16 Settembre 2024

«Non hai ancora iniziato i lavori del condominio? Se hai la Cilas già presentata finanziamo noi i lavori» dice V.P. al telefono. Ma come, il termine dei lavori è fine anno… «Tranquillo, la proroga è sicura. Li leggi i giornali?». E quanto costa, scusi? «Noi paghiamo l’impresa l’84,7% del valore del computo metrico. Più il 4% di commissione per noi e il 3% per la finanziaria». Quale finanziaria? «Non posso dirtelo. Poi serve un bonifico dello 0,2% dei lavori per la due diligence». Altro? «Sì, chiediamo un anticipo del 15% per avviare il cantiere. Ma se serve compriamo anche i crediti, sia vecchi che nuovi» risponde il nostro interlocutore.

Un ottimo affare per qualcuno
Uno dei tanti affaristi che in questi giorni si affacciano sul mercato della disperazione, quello dei crediti derivanti dai bonus edilizi, che nessuno più vuole comprare. Sulle piattaforme online per comprare e vendere i crediti, che si sono moltiplicate, oggi si trova di tutto. E chi ha liquidità fa buonissimi affari, comprando i crediti a prezzi stracciati, e magari come il nostro, propongono anche di finanziare nuovi cantieri, sul filo di lana della scadenza. Online, un Bonus facciate da 33 mila euro, decennale, si compra a 19.900, col 40% di sconto. Ma c’è anche chi vende crediti da 10 mila euro, che si potranno scontare dalle tasse nel 2024, tra soli cinque mesi, con lo sconto del 25%.
Chi cerca acquirenti per un bonus di mille euro e chi si vuole liberare di grossi impegni. Come l’impresa di Abano Terme, che forse ha fatto troppi sconti in fattura, e cerca di vendere un milione e 167 mila euro, scontabili dal ‘24 al ‘26, per 891 mila euro, al 15,83% annuo. «I crediti con scadenza 2023 sono andati via quasi tutti», ci spiega un General contractor. «Quelli del ‘24 si comprano a prezzi di saldo, al 73% del valore. Quelli per gli anni successivi — dice — si comprano solo a pacchetto, tutte le rate del credito, ma non c’è mercato. Noi abbiamo 3,6 milioni fermi nel cassetto fiscale. Speriamo che la questione si risolva, sennò saranno problemi seri. Non mi rimetterei mai e poi mai in un business come questo. È un incubo».

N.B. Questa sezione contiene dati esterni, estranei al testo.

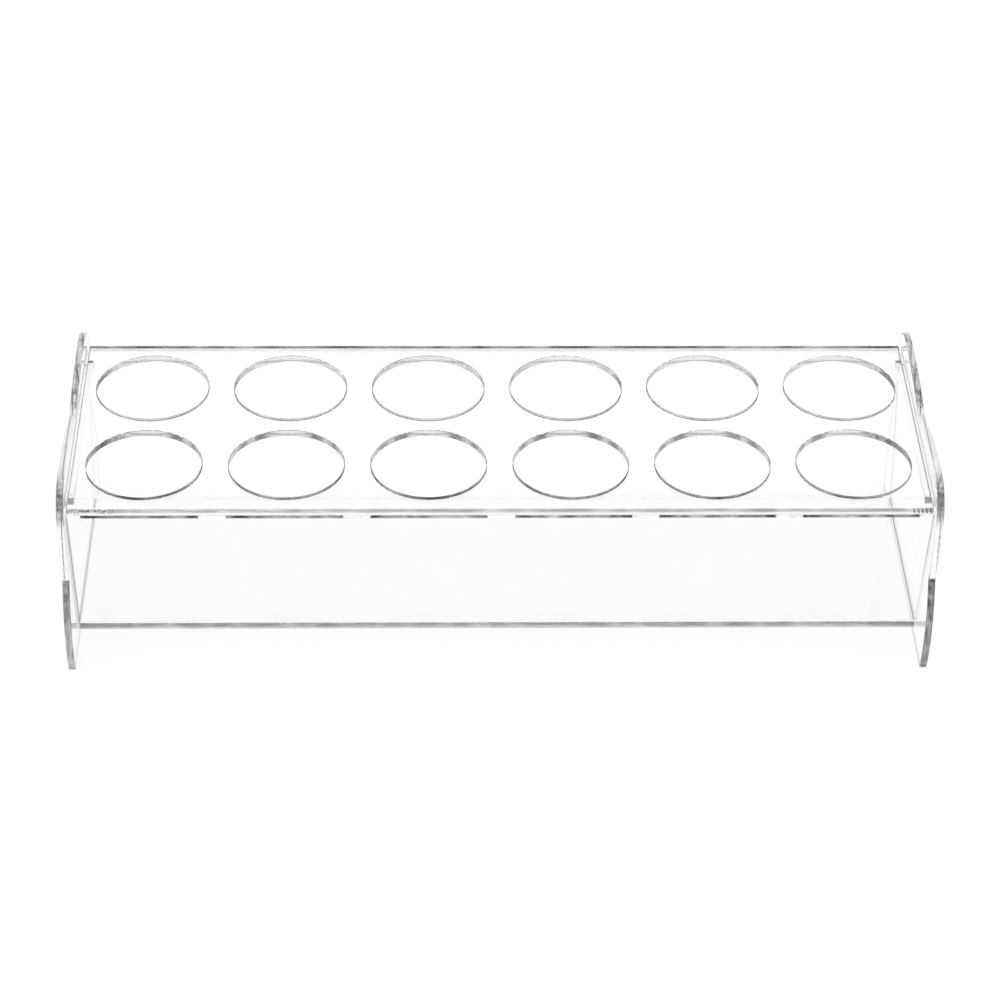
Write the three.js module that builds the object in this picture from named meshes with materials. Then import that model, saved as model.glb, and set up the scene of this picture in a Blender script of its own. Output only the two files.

Chi resta con i crediti in mano
Basta fare un giro su SiBonus.it la piattaforma di Unioncamere, oppure su Girocredito, Innovacredit, Ecobonusitalia, sempre online, per rendersi conto delle attuali quotazioni di mercato dei crediti legati ai bonus. Cessioni che hanno un tasso di interesse implicito ben oltre il tasso di usura, oggi ufficialmente al 17%.O leggere i messaggi sui gruppi Telegram e Facebook, per capire la disperazione di chi è rimasto con i crediti in mano senza la possibilità di venderli. Gli esodati del Superbonus si sono già dati un altro appuntamento sotto al ministero dell’Economia, per un nuovo sit-in di protesta, a partire dal 18 settembre. Chiedono che il governo si faccia carico del problema. Per loro è l’ultima speranza, alternative non ce ne sono.
La tanto attesa piattaforma di Enel-X per l’acquisto dei crediti, annunciata per l’autunno dal vecchio vertice del gruppo, e nella quale speravano in tanti, non ci sarà, né la società comprerà altri crediti. «Enel-X sta adempiendo agli impegni assunti a suo tempo, senza attivarne di nuovi, e senza ricorso a piattaforme di complessa realizzazione» fanno sapere dalla società, mettendo una pietra tombale sulla questione.

Un problema anche per i grandi
I problemi con la cessione del credito non li hanno solo i piccoli imprenditori edili, i fornitori, i cittadini rimasti con 5 mila euro da vendere, e che rischiano di diventare carta straccia. Anche sui grandi canali, le piattaforme delle grandi società di revisione, come Pwc, Ernst & Young, Deloitte, Kpmg, messe a disposizione di grandi imprese, studi legali e commercialisti, e che hanno come acquirenti le banche, si soffre.
La crescita dei tassi nell’ultimo anno ha creato uno sconquasso anche qui. Prima, i crediti 110% si vendevano a 100-102, il 91% del valore nominale. Oggi le banche comprano quello stesso credito a 93, cioè all’85% del valore. Le banche che oggi acquistano, però, si contano sulle dita di una mano. E i lavori si fermano. Anche nella ricostruzione delle zone terremotate, dove il 110% si usa per coprire la spesa non coperta dal contributo.